In music theory, the leading-tone seventh chords are viiø7 and viio7 (Benward and Saker 2003, 218-9), the half-diminished and diminished seventh chords on the seventh scale degree, or leading-tone, in major and harmonic minor, resolving to the tonic. Leading-tone triads and seventh chords are frequently substituted for dominant chords, with which they have three common tones, for variety (Benward and Saker 2003, 217).
"The seventh chord founded upon the subtonic [in major]...is occasionally used. It resolves directly to the tonic...This chord may be employed without preparation" (Herbert 1897, 135).

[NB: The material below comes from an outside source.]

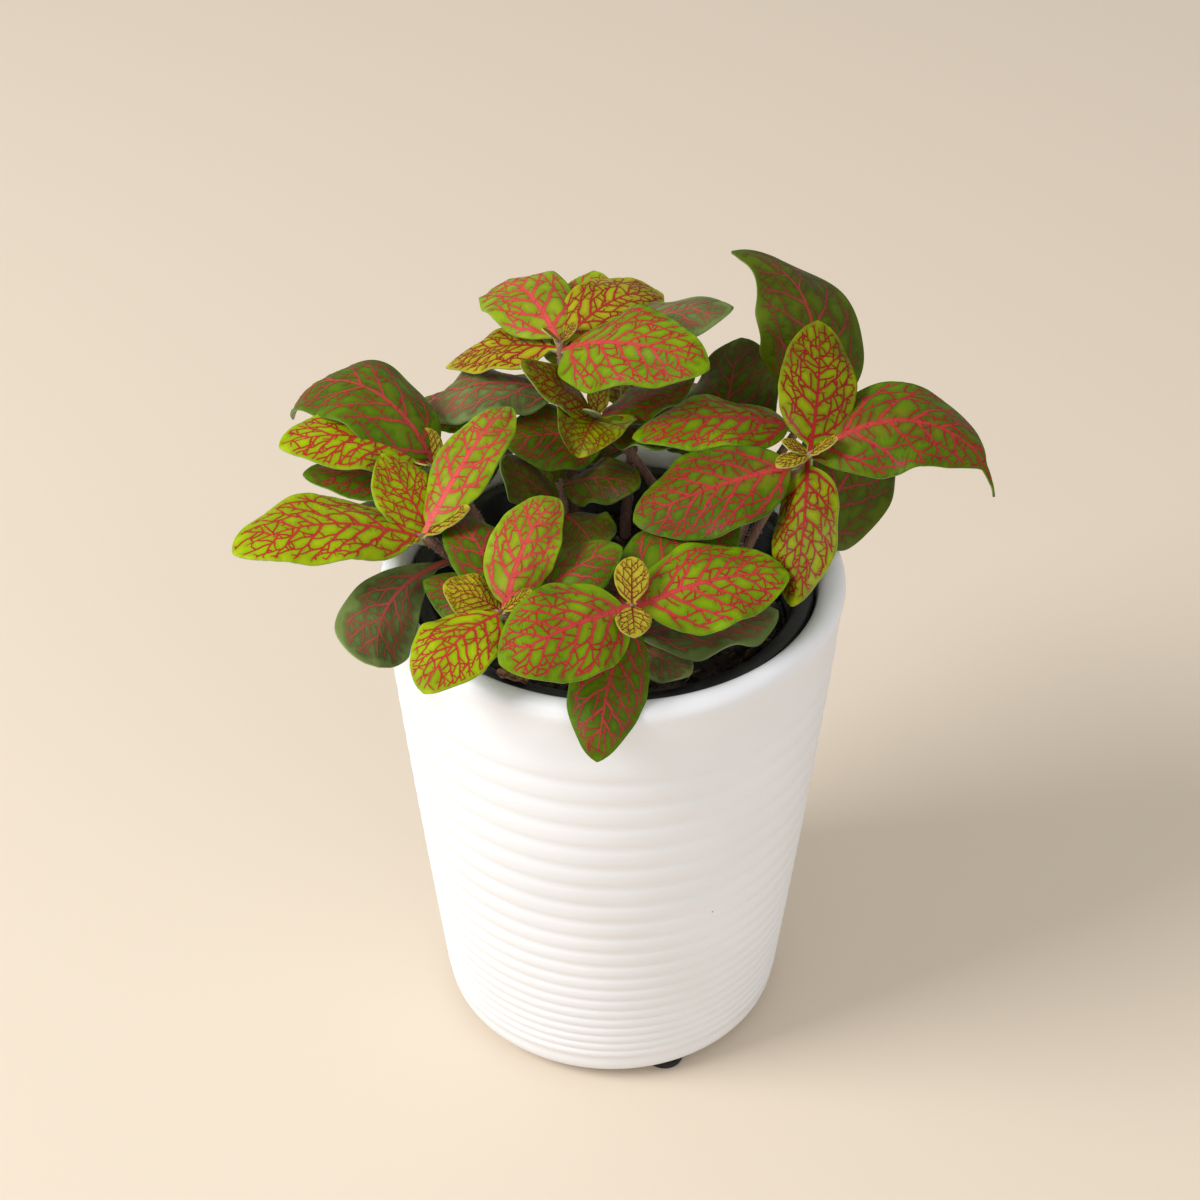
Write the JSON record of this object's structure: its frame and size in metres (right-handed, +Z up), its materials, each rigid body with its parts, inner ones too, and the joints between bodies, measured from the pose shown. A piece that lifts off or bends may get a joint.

The leading-tone seventh chord is half diminished in C major (B-D-F-A) and fully diminished in C minor (B-D-F-A♭). However, composers throughout the Common practice period often employed modal mixture when using the leading-tone seventh chord in a major key, allowing for the substitution of the half-diminished seventh chord for the fully diminished seventh chord. This mixture is commonly used when the leading-tone seventh chord is functioning as a secondary leading-tone chord. The leading-tone seventh chord contrasts with the subtonic seventh chord in that the subtonic has a flatted seventh (chord root): in C minor, B♭-D-F-A♭. The leading-tone seventh chord has a dominant function and may be used in place of V or V7 (Benjamin, Horvit & Nelson 2008, 128).